Lucia Emanuele, born in Plataci in 1938, has made this challenge her life's mission. "When I was little, the teachers beat the living daylights out of us in order to make us speak Italian", she says. "As soon as I became a teacher, I did the exact opposite. After attending a course to learn to write arbëresh, in 1973 I obtained permission from the principal to teach it to the children". Around the same time, Demetrio Emanuele, concerned about the progressive loss of traditions, founded the Italo-Albanian magazine Katundi Ynë. Later, in 1999, law number 482 was passed, promoting multilingual diversity through the creation of local, public information branches, for the preservation of the linguistic heritage of minorities. "The result is that today, with respect to the past, there are more people who know how to write arbëresh, and less people who are able to speak it", Emanuele explains. That is also what has happened with traditional dress: no longer worn, but protectively safeguarded in wardrobes, it is dragged out only on feast days. Just like the singing: no longer spontaneous, but studied, recorded and performed in an organized setting. Not much different, in the end, from the operation accomplished at the end of the nineteenth century by the father of the arbëresh Renaissance, Girolamo De Rada: the poet who gave written form to the rhapsodies that for centuries had been handed down orally, lest they disappear forever.

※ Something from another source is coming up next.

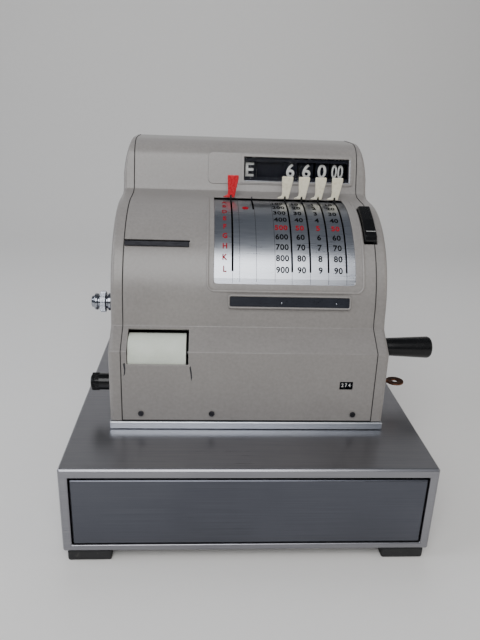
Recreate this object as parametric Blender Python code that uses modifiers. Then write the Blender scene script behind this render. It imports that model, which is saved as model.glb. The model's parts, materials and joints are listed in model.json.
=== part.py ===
"""A lever-set cash register with a hand crank, standing on its drawer cabinet.

Sizes are in metres. X runs across the machine (the crank is at +X), Y runs from the drawer's
front to the back, and Z is up. Coordinates below are measured from the middle of the cabinet's
front edge at table level. The empty called register_origin then moves everything so that the
origin is under the middle of the whole object's box.
"""

import math

import bmesh
import bpy

# ---- Driving dimensions ----
GAP = 0.0004            # between pieces that touch or seat on each other
RUNNING_GAP = 0.0005    # round a shaft in its hole
SHEET = 0.002           # thickness of the pressed sheet covers

CABINET_WIDTH = 0.420
CABINET_DEPTH = 0.430
CABINET_TOP = 0.1227
CABINET_SHEET = 0.002
FOOT_HEIGHT = 0.014
FOOT_SIZE = (0.049, 0.052)
FOOT_SIDE_INSET = 0.0045
LIP_SIDE = 0.0105       # frame round the drawer opening
LIP_TOP = 0.0118
LIP_BOTTOM = 0.009
LIP_DEPTH = 0.012

DRAWER_FRONT_THICKNESS = 0.003
DRAWER_FRONT_RECESS = 0.0008
DRAWER_SIDE_GAP = 0.0014
DRAWER_TOP_GAP = 0.0027
TRAY_HEIGHT = 0.072
TRAY_SHEET = 0.0015
TRAY_REAR_GAP = 0.036
COIN_TRAY_DEPTH = 0.300
COIN_TRAY_HEIGHT = 0.060
COIN_CUPS = 6
NOTE_PLACES = 4
TRAY_WALL = 0.003
CUP_LENGTH = 0.066

MACHINE_WIDTH = 0.331
MACHINE_REAR = 0.415
COVER_THICKNESS = 0.0145
COVER_ROUNDING = 0.0045
COVER_RIM = 0.005
COVER_FACE = 0.0028
PLINTH_HEIGHT = 0.010
PLINTH_TOP = CABINET_TOP + PLINTH_HEIGHT  # heights on the machine are counted from here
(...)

Today, the new Italo-Albanian Renaissance bears the features of numerous young arbëresh.
1994: Angelo Conte and his band Peppa Marriti participate in Arezzo Wave, the most important Italian outdoor rock festival, singing in arbëresh.
2003: Daniela Moccia marries San Benedetto Ullano, wearing typical Italo-Albanian dress, something that had not occurred in 25 years.
2004: Pino Baffa, a student, forms the folk group Avulli in Santa Sofia d'Epiro, rediscovering traditional song and dance.
2005: Francesco Scorza graduates from college with a dissertation on traditional arbëresh attire. His grandmother, Maria, 80 years old, shows up at the university on the occasion of his thesis defense: pleated silk skirt, embroidered bodice, wool, long-fringed shawl, gold braid at the shoulders and wrists. No question, a grandson's graduation requires full ceremonial dress.